– Знаешь, сколько на мне проверяли этих терапий? Которые все выглядели очень перспективными? После одной самой перспективной у меня рука отказала, прикинь? После другой, передовой, новаторской, еще что, спроси у Елфимова о лекарстве под номером БЛ-256/44… – он опустил глаза,перевел дыхание; рука, прикрепленная к манипулятору, поднялась к лицу; Абель непослушными пальцами провел под глазами, – меня три месяца лечили от тошноты и скачков давления. Лекарство, кстати, запретили, потому что оно оказалось слишком токсичным. И с переливанием крови тоже пробовали. Фабиан, когда ты читаешь в какой-нибудь медицинской энциклопедии, что БАС неизлечим и до сих пор не существует доказанных способов его лечения или хотя бы консервации, верь этому.
Он опустил глаза; кресло развернулось и подъехало к окну. Фабиан подошел к нему и опустил руки на плечи, нагнулся, прижался щекой к его щеке.
– Думаешь, стоит верить вере? – тихо спросил он.
– У меня нет вашей ловкости в обращении со словами, господин пятый консул, – прошептал Абель. – Я вроде чувствую, что в вашей фразе заключается подвох, но уловить его не могу.
Фабиан стал на колено рядом с его креслом, осторожно провел подушкой большого пальца под глазами – правым, потянулся, коснулся правой щеки губами – левым, и снова коснулся губами его лица.
– Перед твоей непосредственностью блекнет самое злостное коварство самого коварного консула, Абель, – прошептал он. – Но давай все-таки посмотрим, что говорят умные люди в лице Еноха Агазариана.
– Еноха? – тихо переспросил Абель. Он сидел, прикрыв глаза, приоткрыв рот, тихо вдыхал запах Фабиана, и его руки подрагивали – экзопротезы были очень чуткими, хорошо обученными, отлично улавливали нейросигналы – и то поднимались, то опускались снова, слишком наглядно демонстрируя растерянность, в которой пребывал Абель.

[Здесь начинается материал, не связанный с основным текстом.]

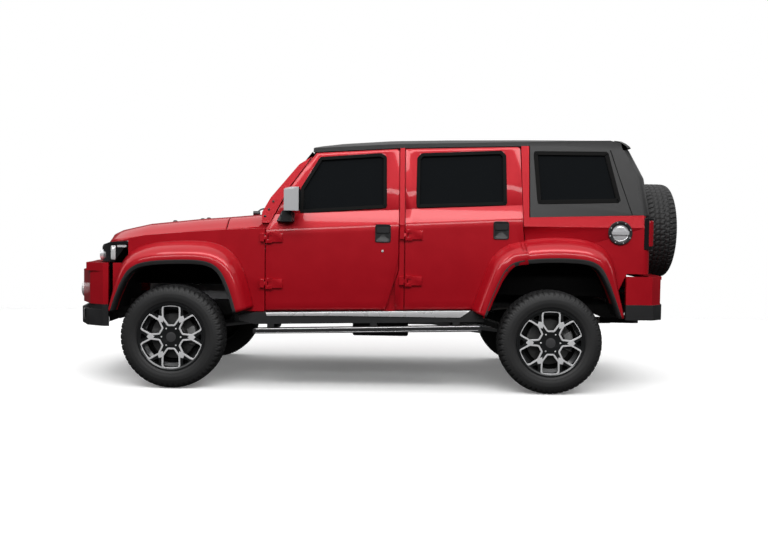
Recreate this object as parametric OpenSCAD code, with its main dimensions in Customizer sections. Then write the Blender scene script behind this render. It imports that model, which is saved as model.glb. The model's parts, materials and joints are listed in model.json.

Фабиан предпочел не обращать ни своего внимания, ни Абеля, на такие мелочи, посмотрел ему в глаза, поднес ладонь к его щеке, потянулся губами к его губам. Осторожно, на долю секунды, и снова отстранился.
– Он передает тебе привет, – пряча лицо у его шеи, пробормотал Фабиан. – Кстати, несмотря на всю свою хваленую хитрож…мудрость, он не требовал от меня дополнительного финансирования, а только рассказывал о своих успехах.
Он выпрямился, заглянул Абелю в глаза. Кажется, его не слышали. Не слушали. Фабиан не слышал – кожей ощущал, как отчаянно бьется пульс Абеля, яростней, чем перепуганная птица об окно. Зато он слышал свой пульс, глухим набатом отдававшийся в ушах. Он понимал, что не мешало бы отстраниться и либо разговор продолжить, либо – что либо, Фабиан не мог сказать, ибо абсурдно. Сама мысль о более близком телесном контакте казалась ему абсурдной, нелепой, не в последнюю очередь унижающей. С другой стороны, танцевал же Абель в свое время с девочкой-лаборанткой, с тетушкой Мелхолой, управлял тем экзоскелетом, не в последнюю очередь посредством нейроимпульсов, чувствовал же он что-то при этом, даже если и был закачан обезболивающими и стимулирующими средствами по самое «не могу». Неужели и сейчас нельзя помечтать о том, что могло бы быть, если бы не ..?
Абель смотрел на него круглыми глазами: ему было страшно, жутко, он робел, он боялся. Не верил. Пугался совершенно новых эмоций, о которых если и знал, то никогда, никогда не смел примерять на себя. Кажется, его глаза наполнились слезами. Фабиан сжал веки, чтобы дать ему пару секунд передышки, и снова потянулся к губам – уж они-то у него были подвижными. Он осторожно провел языком по ним, ухватился зубами за нижнюю губу, легонько сжал их и снова провел по губе Абеля языком. Открыл глаза, чтобы его сбили с ног эмоции – щемящая нежность, восхищение, жадность, чтобы по нему волной прокатилась дрожь: Абель сидел, закрыв глаза, затаив дыхание, ждал – упивался.